Hold the presses, drop whatever you’re doing. Michael Moore, the corpulent pseudo Orson Wells-wannabe has made an announcement. He has definitively declared……..there is a God. Well I guess that makes it official.
Of course his reason for it is that a hurricane is threatening to disrupt the Republican Convention. God, you see hates, Republicans. He hates people who believe in the sanctity of life, who believe people should work for what they get instead of living off the backs and sweat of others, who not only believe in him but seek to make him a central figure, not just in their spiritual lives but their secular lives as well. He’s of course, very uncomfortable with the idea that marriage “that bwessed awarngement” (to quote the Princess Bride) should, as a sacrament, be between a man and a woman and of course he is totally against people protecting their lives, liberty and property.
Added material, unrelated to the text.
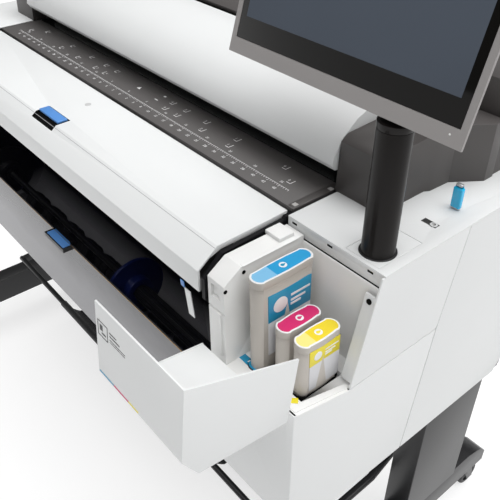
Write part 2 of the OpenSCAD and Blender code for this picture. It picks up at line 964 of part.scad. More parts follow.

No God is more interested in protecting those who defame, abuse and trade on the lives of others. He loves that babies are destroyed, for the sake of expediency, by having their brains sucked out. He loves those who sell themselves to the highest bidder for fame, power and wealth and who steal, cheat and lie their way to the top while climbing over the backs of believers.
Yeah, God must really hate Republicans.
It would be interesting to be a fly on the wall the day Mikey meets up with God. I know I’m not perfect but wow. I could almost pity him…………almost.